The listener extracts the root path when the traversal begins and the Perform method then uses the listener to extract a relative path from the full file path. The rest of the code is just XML stuff to make sure the xlink gets properly created.
using System; using System.Collections.Generic; using System.Text; using System.Xml;
namespace TestCustomAssembly { public class Listener { protected string _root = null; public string Root { get { return _root; } }
public void Enter(string dir) { if (_root == null) _root = dir; } }
public class SelfRef { public bool Perform(XmlNode node, XmlNamespaceManager manager, List<XmlNode> nodes, string clientData, string fileName, Listener listener)

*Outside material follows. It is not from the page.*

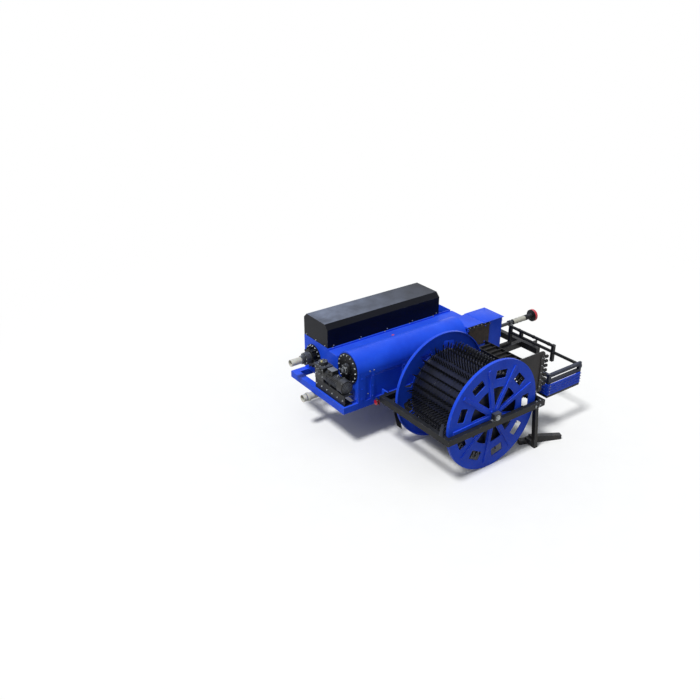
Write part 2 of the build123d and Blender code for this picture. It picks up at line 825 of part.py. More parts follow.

{ string prefix = node.GetPrefixOfNamespace("http://www.w3.org/1999/xlink") ?? "xlink"; if (node is XmlElement && node.Attributes[prefix + ":href"] == null) { XmlAttribute attr = node.OwnerDocument.CreateAttribute(prefix, "href", "http://www.w3.org/1999/xlink"); attr.Value = Uri.EscapeUriString(fileName.Substring(listener.Root.Length).Replace('\\', '/').TrimStart('/')); node.Attributes.Append(attr); nodes.Add(attr); return true; } return false; } } } |
And the other way around, should you gather data from the XML in the Perform method for later use in the End method you'd, typically, create a listener with some data store that's reset on Begin, populated by Perform methods and, finally, used on End.